(RP26) Kronos Development and Results - HPC Benchmarking with Realistic Workloads
AI/Machine Learning/Deep Learning
Performance Analysis and Optimization
TimeTuesday, June 18th8:30am - 10am
LocationSubstanz 1, 2
DescriptionHPC benchmarking is traditionally performed by testing HPC subsystems in isolation and then combining the results to estimate full-system performance. Despite being widely adopted, this approach does not highlight potential bottlenecks under real-life workloads when many jobs contend the shared resources of the system (e.g. network, storage, etc...).
To address this issue, the European Centre for Medium-Range Weather Forecasts ECMWF is developing a software called Kronos that aims to benchmark HPC systems through realistic workloads, considering the HPC system as a whole. This approach comprises a modelling phase, where a workload model is generated from real-life job profiles and an execution phase, where the workload model is executed on a target machine through a set of light-weight and portable “synthetic” applications.
The most recent Kronos development involves the generation of a workload model made of a combination of “synthetic” and real applications. This allows retaining the most relevant applications in the benchmarking workload and only ancillary applications are substituted by their synthetic representation.

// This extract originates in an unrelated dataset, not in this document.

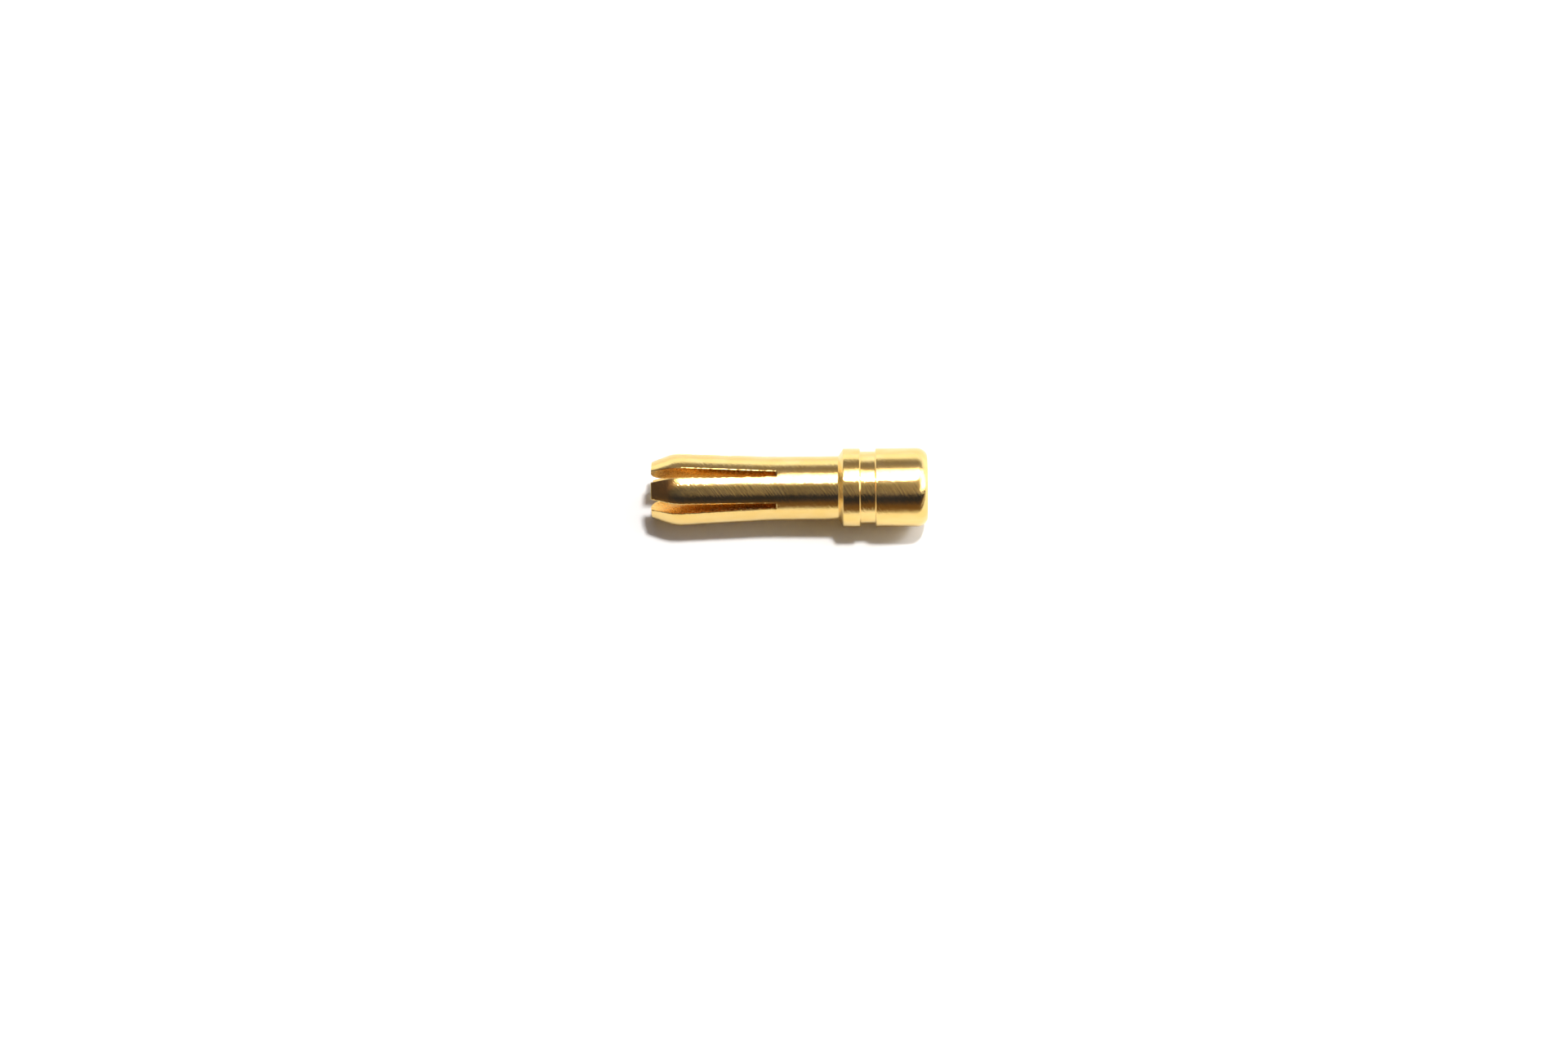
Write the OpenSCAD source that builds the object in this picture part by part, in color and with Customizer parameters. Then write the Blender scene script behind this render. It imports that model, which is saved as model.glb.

Kronos is being developed as part of the NEXTGenIO project which is a 4-year EU-funded Horizon 2020 project started in October 2015. NEXTGenIO is coordinated by the Edinburgh Supercomputing Centre (EPCC) and involves partners from several European countries. It aims to develop innovative solutions for I/O bottlenecks as high-performance approaches Exascale.
ECMWF is currently using Kronos in the procurement of their next HPC system that is due to become operational by 2020.